(Extracted data)

—————

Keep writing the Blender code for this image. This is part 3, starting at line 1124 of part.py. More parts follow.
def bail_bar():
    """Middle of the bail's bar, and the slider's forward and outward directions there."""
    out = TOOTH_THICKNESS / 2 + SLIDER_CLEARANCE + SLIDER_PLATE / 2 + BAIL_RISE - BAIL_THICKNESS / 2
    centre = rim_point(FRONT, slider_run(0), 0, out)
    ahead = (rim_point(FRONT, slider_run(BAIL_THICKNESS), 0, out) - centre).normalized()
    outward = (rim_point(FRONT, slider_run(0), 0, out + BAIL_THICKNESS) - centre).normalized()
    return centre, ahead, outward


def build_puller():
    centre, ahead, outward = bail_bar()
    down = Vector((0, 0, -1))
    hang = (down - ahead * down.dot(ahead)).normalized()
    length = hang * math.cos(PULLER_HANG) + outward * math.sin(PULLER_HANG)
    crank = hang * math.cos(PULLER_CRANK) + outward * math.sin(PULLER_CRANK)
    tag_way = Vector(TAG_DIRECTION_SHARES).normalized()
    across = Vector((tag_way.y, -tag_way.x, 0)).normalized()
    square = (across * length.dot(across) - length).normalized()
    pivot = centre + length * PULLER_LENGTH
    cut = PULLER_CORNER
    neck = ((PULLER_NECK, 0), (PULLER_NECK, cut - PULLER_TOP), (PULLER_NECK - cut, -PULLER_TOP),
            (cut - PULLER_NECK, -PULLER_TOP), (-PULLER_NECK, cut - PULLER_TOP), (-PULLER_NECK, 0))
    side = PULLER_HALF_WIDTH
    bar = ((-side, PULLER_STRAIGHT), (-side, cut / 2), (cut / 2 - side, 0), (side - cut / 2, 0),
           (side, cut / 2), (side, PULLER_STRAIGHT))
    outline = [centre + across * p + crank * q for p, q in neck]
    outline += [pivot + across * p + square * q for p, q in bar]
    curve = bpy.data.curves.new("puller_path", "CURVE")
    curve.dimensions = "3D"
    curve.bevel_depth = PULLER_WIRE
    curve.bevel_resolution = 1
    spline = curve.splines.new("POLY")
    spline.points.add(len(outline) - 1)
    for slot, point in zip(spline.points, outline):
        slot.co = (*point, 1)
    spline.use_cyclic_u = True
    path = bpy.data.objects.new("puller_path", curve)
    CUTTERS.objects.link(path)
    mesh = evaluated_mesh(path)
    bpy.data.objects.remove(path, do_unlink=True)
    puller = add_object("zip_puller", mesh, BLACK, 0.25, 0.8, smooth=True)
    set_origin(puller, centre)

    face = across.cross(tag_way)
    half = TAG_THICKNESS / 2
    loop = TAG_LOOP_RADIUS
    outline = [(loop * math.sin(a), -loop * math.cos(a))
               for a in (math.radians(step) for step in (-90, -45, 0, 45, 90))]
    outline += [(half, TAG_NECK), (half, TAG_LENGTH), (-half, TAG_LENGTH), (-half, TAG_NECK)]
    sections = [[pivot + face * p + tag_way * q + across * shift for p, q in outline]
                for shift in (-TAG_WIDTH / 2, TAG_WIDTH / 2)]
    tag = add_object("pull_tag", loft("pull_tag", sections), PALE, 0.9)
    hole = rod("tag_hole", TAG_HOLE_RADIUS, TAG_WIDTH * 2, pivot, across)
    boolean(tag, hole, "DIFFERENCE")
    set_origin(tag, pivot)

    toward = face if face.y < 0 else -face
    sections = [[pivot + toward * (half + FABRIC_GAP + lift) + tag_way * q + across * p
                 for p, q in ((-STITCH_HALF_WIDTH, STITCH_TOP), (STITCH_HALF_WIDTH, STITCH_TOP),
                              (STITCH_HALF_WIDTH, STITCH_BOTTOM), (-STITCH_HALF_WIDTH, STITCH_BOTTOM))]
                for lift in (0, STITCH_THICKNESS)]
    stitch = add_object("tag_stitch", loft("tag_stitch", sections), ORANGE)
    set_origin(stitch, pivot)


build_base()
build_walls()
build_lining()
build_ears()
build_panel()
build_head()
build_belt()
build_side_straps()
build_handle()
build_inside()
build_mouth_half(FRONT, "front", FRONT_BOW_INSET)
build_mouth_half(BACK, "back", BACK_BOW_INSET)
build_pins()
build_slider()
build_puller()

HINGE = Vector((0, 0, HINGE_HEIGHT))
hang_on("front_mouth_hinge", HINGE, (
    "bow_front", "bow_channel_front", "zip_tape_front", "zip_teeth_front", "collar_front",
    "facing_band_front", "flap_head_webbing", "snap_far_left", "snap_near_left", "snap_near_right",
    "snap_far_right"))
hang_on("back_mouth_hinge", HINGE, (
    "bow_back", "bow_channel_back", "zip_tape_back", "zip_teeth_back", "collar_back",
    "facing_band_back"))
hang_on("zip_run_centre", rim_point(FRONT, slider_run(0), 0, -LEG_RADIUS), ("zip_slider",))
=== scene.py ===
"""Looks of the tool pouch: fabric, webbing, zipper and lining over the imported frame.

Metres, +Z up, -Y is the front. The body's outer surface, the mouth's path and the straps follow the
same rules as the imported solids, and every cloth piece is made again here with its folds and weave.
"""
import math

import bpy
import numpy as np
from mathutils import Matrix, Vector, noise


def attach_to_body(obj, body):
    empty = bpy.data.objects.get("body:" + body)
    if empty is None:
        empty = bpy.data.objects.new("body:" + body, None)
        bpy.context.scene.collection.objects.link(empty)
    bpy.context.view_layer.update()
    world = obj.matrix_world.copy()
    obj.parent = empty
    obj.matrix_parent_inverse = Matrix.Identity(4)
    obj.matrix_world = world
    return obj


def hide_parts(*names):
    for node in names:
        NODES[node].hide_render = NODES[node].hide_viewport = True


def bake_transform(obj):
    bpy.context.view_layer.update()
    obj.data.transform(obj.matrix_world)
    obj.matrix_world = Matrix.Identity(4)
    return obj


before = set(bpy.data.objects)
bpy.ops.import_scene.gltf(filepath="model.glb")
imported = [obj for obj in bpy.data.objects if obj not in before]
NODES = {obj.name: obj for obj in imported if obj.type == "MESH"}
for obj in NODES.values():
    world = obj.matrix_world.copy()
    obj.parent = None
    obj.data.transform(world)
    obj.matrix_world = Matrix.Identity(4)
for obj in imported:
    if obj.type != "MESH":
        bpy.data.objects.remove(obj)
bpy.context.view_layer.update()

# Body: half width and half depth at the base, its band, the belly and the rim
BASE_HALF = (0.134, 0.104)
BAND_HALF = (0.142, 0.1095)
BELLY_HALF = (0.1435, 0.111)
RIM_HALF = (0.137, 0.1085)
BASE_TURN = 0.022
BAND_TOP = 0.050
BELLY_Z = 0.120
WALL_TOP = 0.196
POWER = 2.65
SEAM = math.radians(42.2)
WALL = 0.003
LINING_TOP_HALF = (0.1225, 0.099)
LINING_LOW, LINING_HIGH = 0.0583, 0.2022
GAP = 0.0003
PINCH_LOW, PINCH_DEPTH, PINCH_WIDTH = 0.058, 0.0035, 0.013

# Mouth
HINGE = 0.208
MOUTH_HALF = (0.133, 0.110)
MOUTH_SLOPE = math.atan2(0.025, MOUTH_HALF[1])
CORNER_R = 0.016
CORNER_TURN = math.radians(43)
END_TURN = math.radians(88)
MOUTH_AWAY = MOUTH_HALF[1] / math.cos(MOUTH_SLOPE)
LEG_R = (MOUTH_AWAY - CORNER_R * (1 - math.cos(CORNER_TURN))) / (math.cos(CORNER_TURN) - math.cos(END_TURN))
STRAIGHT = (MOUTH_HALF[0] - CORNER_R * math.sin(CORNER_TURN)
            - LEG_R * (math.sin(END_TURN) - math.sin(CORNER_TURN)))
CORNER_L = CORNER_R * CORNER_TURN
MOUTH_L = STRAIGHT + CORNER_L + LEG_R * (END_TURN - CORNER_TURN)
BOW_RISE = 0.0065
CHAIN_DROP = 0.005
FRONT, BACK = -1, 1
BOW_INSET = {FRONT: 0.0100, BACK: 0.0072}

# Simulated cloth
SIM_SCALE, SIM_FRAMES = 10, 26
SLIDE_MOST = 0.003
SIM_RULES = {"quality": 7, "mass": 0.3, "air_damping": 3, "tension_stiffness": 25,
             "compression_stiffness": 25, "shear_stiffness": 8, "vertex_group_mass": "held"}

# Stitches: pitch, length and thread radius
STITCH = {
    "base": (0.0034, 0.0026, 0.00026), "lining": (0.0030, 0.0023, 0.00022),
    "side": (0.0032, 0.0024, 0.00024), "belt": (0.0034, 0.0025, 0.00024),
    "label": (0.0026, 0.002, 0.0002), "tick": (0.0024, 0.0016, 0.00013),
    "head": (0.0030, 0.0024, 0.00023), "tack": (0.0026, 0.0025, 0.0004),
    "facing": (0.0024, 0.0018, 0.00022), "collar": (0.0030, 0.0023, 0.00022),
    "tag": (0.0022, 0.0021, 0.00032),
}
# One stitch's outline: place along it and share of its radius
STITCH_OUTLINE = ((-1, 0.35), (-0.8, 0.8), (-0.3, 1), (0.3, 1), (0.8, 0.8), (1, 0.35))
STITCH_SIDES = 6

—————

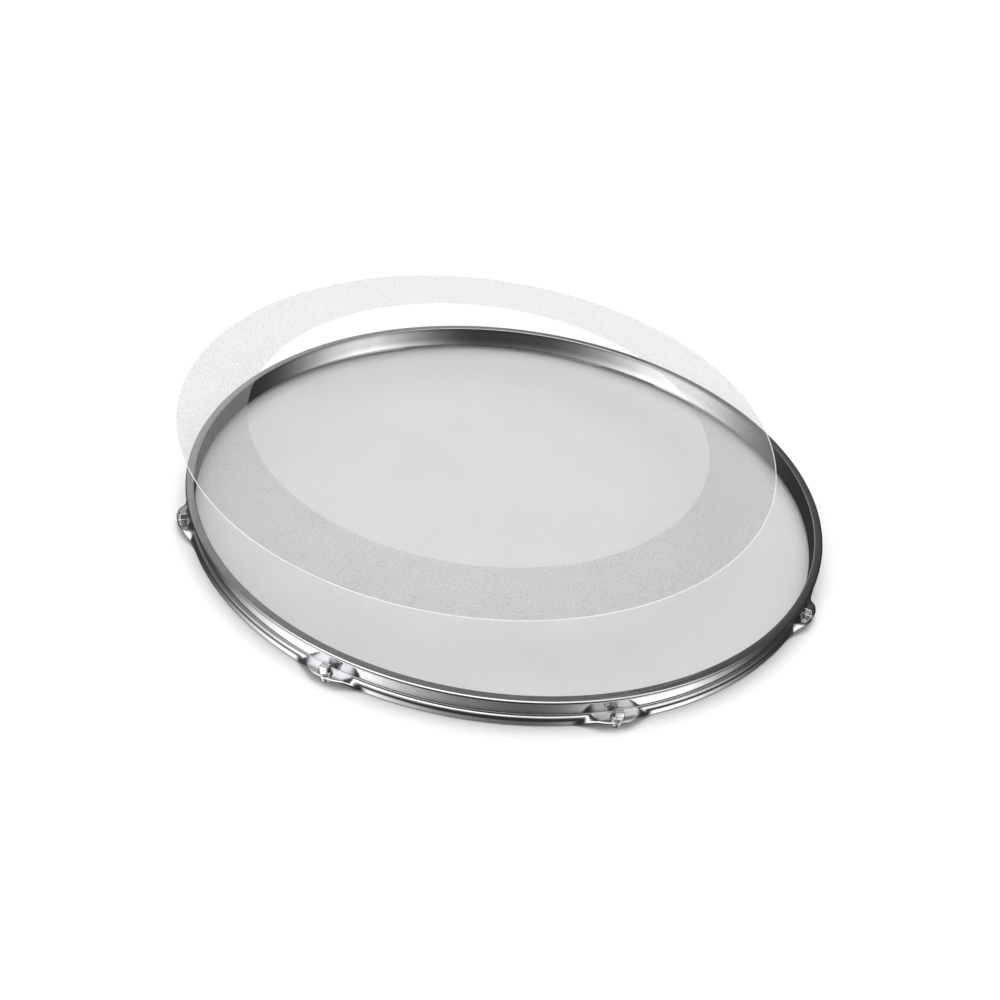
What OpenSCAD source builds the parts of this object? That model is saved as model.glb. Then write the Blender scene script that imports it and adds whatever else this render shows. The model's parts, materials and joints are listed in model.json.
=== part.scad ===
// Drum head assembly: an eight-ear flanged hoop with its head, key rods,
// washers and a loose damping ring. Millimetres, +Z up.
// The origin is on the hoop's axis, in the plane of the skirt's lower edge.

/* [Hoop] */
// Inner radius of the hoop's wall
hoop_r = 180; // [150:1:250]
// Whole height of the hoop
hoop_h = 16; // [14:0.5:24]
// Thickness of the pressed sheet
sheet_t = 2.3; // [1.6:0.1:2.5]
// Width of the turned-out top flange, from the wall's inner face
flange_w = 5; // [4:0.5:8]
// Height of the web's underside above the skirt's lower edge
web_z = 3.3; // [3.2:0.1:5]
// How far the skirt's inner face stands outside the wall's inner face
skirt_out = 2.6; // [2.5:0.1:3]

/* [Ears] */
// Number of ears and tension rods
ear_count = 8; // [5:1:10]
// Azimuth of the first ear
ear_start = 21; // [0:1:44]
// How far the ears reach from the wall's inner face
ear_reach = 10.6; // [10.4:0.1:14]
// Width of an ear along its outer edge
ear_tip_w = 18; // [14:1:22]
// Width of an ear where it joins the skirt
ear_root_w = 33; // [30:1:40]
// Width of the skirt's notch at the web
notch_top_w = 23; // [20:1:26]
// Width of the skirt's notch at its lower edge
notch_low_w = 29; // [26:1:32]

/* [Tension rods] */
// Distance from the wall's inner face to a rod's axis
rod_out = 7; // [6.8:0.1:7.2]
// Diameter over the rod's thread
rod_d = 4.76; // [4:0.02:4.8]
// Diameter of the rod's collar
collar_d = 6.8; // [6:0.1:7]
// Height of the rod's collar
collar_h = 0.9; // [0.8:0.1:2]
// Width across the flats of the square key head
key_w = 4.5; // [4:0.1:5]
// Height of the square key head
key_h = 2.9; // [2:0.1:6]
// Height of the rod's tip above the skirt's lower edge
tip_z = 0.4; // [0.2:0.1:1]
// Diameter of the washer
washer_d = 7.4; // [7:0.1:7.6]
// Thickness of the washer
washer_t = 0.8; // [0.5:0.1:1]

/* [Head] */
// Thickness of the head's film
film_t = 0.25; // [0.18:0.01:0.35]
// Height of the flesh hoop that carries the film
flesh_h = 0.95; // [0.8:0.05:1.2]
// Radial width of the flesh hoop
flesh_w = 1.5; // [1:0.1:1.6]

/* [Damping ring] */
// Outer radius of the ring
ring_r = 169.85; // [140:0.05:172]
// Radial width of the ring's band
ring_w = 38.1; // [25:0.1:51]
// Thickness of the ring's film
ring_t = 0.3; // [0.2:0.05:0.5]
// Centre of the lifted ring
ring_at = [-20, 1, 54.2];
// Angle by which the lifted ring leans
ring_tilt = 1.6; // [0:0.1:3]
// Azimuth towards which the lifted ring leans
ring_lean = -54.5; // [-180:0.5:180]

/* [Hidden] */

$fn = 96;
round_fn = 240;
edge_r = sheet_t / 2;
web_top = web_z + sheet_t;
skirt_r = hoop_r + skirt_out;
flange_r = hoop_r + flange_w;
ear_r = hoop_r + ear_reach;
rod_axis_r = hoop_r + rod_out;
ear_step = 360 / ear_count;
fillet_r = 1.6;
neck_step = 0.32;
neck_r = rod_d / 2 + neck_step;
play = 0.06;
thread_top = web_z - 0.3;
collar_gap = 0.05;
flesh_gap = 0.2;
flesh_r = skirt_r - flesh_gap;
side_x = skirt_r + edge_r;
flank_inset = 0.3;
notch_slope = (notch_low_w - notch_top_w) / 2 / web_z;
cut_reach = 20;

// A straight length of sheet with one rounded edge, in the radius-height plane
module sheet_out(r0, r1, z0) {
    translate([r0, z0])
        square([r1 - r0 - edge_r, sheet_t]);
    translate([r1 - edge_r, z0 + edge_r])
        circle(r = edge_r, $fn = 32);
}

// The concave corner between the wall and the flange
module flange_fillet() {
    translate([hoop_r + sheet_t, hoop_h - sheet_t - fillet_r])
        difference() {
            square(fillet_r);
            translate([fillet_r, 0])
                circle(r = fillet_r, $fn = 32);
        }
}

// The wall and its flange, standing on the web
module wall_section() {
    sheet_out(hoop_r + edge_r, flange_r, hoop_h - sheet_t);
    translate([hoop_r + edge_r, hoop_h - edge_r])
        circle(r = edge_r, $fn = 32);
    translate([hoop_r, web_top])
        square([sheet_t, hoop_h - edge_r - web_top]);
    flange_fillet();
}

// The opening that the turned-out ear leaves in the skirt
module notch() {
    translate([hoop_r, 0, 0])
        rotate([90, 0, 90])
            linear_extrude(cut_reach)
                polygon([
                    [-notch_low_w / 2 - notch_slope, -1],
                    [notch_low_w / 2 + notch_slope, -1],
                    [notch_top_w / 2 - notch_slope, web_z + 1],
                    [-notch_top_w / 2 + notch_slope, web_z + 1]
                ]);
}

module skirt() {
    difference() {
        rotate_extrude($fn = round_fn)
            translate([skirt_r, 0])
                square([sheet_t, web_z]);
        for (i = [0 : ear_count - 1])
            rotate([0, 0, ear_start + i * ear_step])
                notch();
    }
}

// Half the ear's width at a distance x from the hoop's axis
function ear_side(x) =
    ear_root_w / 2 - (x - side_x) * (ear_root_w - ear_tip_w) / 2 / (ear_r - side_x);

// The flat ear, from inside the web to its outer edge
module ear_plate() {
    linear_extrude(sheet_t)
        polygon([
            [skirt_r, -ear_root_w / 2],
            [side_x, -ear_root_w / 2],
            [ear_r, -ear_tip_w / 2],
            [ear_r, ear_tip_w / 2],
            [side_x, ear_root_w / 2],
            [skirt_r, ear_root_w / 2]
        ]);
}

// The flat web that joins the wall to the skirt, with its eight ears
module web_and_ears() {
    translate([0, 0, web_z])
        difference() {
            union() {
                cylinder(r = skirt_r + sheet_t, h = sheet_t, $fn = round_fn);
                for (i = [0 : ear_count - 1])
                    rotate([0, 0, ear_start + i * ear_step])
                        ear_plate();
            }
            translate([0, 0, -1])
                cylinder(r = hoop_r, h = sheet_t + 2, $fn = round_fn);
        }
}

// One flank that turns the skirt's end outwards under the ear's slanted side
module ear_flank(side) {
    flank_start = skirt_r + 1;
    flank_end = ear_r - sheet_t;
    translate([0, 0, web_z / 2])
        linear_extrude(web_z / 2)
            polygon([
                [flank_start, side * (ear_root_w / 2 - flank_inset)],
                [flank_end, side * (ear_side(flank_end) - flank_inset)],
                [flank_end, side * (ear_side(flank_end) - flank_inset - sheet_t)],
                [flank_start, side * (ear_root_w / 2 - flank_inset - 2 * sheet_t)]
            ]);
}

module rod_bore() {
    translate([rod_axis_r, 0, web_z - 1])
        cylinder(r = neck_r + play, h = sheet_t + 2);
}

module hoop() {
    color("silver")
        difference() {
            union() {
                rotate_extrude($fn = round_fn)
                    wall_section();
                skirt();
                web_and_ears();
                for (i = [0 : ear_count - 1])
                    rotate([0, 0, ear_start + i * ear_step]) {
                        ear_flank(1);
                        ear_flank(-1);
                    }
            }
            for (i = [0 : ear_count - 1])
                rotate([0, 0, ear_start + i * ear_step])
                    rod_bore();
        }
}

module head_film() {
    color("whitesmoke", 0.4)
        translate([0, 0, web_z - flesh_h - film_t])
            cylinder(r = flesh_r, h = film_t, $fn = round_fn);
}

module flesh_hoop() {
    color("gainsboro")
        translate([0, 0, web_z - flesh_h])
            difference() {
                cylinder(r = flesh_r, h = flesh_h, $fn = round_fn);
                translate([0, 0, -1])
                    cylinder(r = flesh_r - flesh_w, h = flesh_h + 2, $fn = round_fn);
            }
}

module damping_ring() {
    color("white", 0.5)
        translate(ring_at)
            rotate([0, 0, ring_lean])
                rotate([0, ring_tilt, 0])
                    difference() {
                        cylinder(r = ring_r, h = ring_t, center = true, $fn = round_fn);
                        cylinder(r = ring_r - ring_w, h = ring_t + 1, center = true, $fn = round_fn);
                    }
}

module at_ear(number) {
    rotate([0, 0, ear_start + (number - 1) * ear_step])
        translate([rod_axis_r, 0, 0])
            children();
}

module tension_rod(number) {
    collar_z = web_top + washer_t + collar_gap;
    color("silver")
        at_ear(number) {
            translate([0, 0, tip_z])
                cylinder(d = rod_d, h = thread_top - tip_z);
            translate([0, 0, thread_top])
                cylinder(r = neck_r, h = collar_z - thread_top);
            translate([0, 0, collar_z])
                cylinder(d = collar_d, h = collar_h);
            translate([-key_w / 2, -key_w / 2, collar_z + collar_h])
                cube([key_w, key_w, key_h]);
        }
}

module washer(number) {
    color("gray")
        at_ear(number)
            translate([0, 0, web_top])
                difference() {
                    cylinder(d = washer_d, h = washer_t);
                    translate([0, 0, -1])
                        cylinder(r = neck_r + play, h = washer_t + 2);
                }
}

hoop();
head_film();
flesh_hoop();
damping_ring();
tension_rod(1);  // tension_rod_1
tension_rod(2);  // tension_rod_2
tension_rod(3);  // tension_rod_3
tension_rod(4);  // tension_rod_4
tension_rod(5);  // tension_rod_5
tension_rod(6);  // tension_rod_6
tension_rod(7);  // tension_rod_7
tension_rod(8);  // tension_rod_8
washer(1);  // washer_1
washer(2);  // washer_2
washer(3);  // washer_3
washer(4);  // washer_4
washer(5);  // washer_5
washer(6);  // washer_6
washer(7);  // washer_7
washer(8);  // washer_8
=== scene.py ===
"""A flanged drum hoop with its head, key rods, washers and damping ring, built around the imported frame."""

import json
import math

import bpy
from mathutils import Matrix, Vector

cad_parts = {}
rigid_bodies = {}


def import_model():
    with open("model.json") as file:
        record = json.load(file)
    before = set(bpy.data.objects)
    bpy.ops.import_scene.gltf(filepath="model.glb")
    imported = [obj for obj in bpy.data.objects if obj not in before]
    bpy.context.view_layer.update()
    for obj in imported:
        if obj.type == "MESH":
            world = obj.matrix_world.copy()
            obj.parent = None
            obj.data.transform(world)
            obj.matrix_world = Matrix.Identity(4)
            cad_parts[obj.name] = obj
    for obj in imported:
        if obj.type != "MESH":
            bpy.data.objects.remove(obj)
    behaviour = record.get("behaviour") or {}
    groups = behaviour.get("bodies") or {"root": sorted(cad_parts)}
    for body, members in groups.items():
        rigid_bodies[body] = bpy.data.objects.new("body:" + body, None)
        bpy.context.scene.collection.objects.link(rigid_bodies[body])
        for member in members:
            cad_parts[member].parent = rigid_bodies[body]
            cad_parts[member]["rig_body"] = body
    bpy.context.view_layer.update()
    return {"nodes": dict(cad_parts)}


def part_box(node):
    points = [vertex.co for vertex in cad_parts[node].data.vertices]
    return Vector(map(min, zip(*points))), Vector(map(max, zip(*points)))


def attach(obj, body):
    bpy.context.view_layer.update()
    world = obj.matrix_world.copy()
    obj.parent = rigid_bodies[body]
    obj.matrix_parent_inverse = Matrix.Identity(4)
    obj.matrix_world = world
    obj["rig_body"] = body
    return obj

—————

Will you return exactly the lines above from the one with "HINGE = Vector((0, 0, HINGE_HEIGHT))" down to the one with "in imported if", counting both as part of the range?

(Completed exercise)
HINGE = Vector((0, 0, HINGE_HEIGHT))
hang_on("front_mouth_hinge", HINGE, (
    "bow_front", "bow_channel_front", "zip_tape_front", "zip_teeth_front", "collar_front",
    "facing_band_front", "flap_head_webbing", "snap_far_left", "snap_near_left", "snap_near_right",
    "snap_far_right"))
hang_on("back_mouth_hinge", HINGE, (
    "bow_back", "bow_channel_back", "zip_tape_back", "zip_teeth_back", "collar_back",
    "facing_band_back"))
hang_on("zip_run_centre", rim_point(FRONT, slider_run(0), 0, -LEG_RADIUS), ("zip_slider",))
=== scene.py ===
"""Looks of the tool pouch: fabric, webbing, zipper and lining over the imported frame.

Metres, +Z up, -Y is the front. The body's outer surface, the mouth's path and the straps follow the
same rules as the imported solids, and every cloth piece is made again here with its folds and weave.
"""
import math

import bpy
import numpy as np
from mathutils import Matrix, Vector, noise


def attach_to_body(obj, body):
    empty = bpy.data.objects.get("body:" + body)
    if empty is None:
        empty = bpy.data.objects.new("body:" + body, None)
        bpy.context.scene.collection.objects.link(empty)
    bpy.context.view_layer.update()
    world = obj.matrix_world.copy()
    obj.parent = empty
    obj.matrix_parent_inverse = Matrix.Identity(4)
    obj.matrix_world = world
    return obj


def hide_parts(*names):
    for node in names:
        NODES[node].hide_render = NODES[node].hide_viewport = True


def bake_transform(obj):
    bpy.context.view_layer.update()
    obj.data.transform(obj.matrix_world)
    obj.matrix_world = Matrix.Identity(4)
    return obj


before = set(bpy.data.objects)
bpy.ops.import_scene.gltf(filepath="model.glb")
imported = [obj for obj in bpy.data.objects if obj not in before]
NODES = {obj.name: obj for obj in imported if obj.type == "MESH"}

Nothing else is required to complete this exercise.